In posizioni un po’ più solide sono dati gli stati più stabili della regione: il Kazakistan e l’Uzbekistan. Merito della loro struttura più centralizzata, con leader solidamente insediati al potere, secondo il sito di geopolitica The Diplomat. Anche se pure loro devono stare molto attenti, per esempio, ai segnali di un redivivo islamismo politico soprattutto nella valle di Ferghana, che ospitava gruppi come il Movimento islamico dell’Uzbekistan. Una posizione a parte occupa il Turkmenistan, che ha come dottrina di politica estera la neutralità. Ashgabat da qualche tempo sta aprendosi decisamente a un’alternativa alla Russia. Negli anni scorsi ha avviato una maxi-fornitura di gas alla Cina, che è stata l’apripista a un nuovo rapporto della regione con la seconda economia del mondo. E da Pechino arrivano segnali chiari.
“Mentre i settori delle costruzione e dei servizi della Russia cominciano a recedere, le rimesse degli emigranti, il principale pilastro del Pil in Kirghizistan e Tagikistan, sono destinati a subire un calo considerevole” ha scritto qualche giorno fa il giornale ufficiale cinese Global Times. “Anche se alcuni di questi emigranti cercherà lavoro altrove, moltissimi torneranno a casa, incapaci di sostentare le proprie famiglie e molto propensi a orientare il loro scontento verso governi incompetenti”, ha continuato nell’analisi severa. “Tuttavia – ha proseguito – c’è una ragione di ottimismo nella regione e viene da Pechino”.
Xi Jinping, il presidente cinese, ha lanciato la sua politica della Nuova Via della Seta, che vede i paesi dell’Asia centrale come percorso necessario per raggiungere i mercati occidentali.

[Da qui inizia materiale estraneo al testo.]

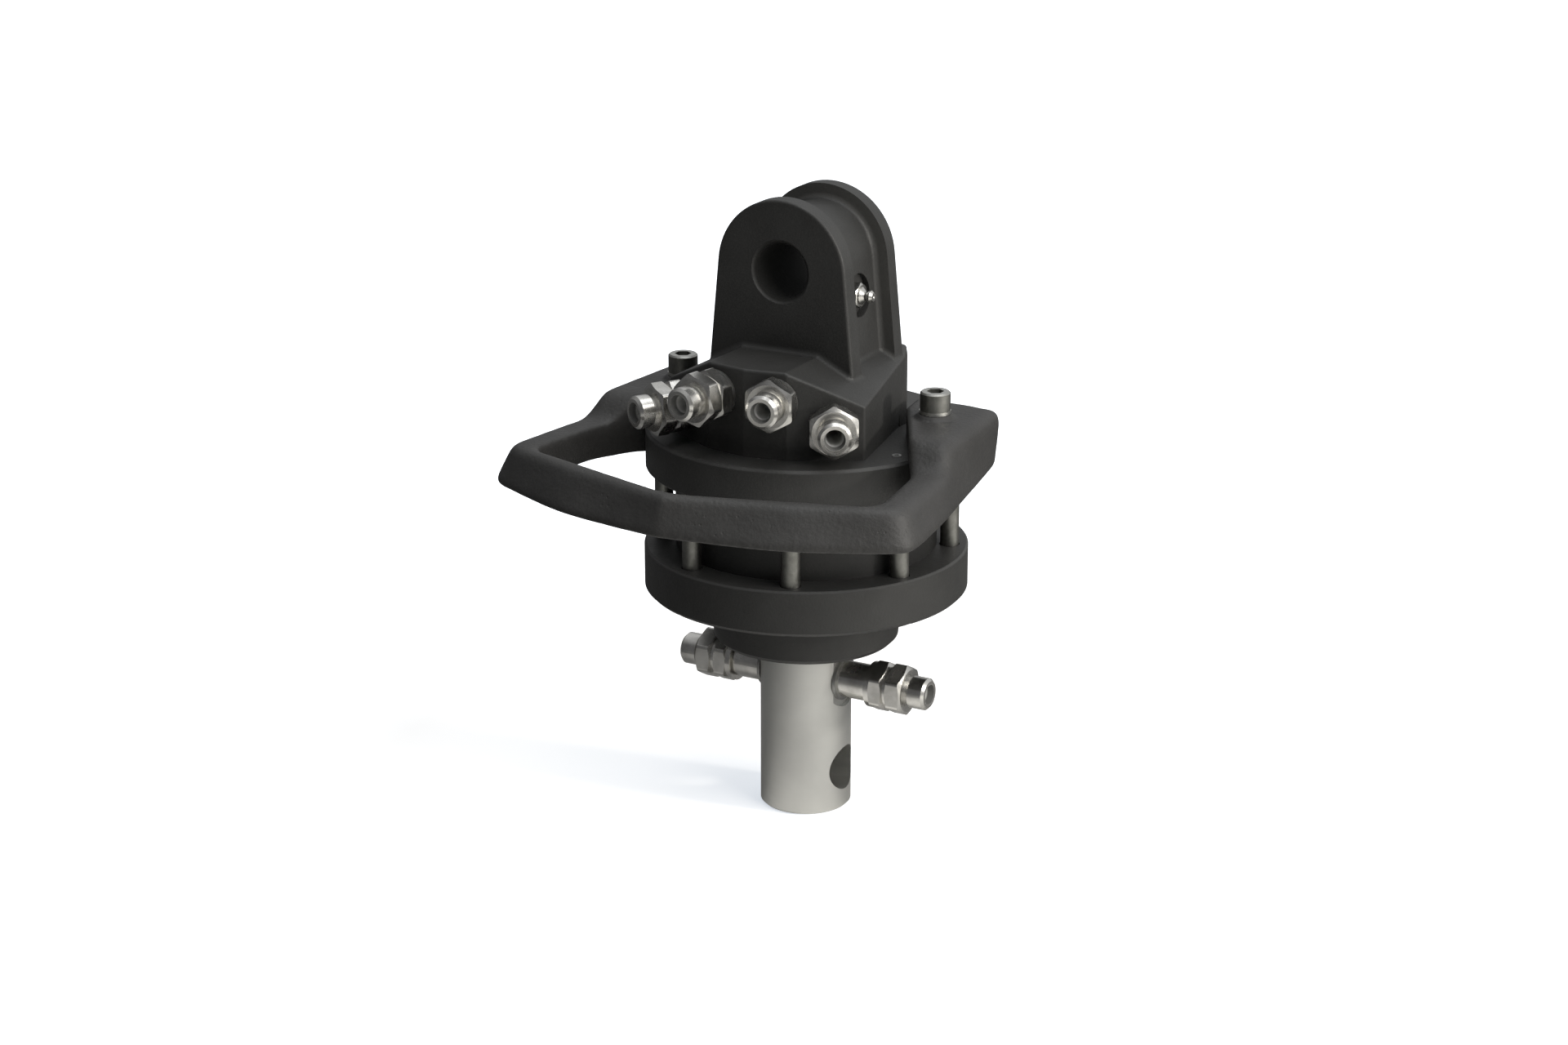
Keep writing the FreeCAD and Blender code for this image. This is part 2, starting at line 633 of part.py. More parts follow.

Per questo, Pechino ha stanziato investimenti che sono già serviti a costruire la rete di gasdotti Asia centrale-Cina e a costruire progetti infrastrutturali, a partire dalle ferrovie. L’obiettivo di Pechino è anche quello di stabilizzare una regione, nella quale è coinvolta anche a causa dell’instabilità della sua provincia del Xinjiang dov’è latente la rivolta degli uiguri, minoranza musulmana turcofona. Ma questo attivismo potrebbe creare problemi alla Russia, oggi distratta dal conflitto con l’Occidente, ma domani probabilmente perplessa di fronte a una Cina sempre meno costretta nei suoi confini.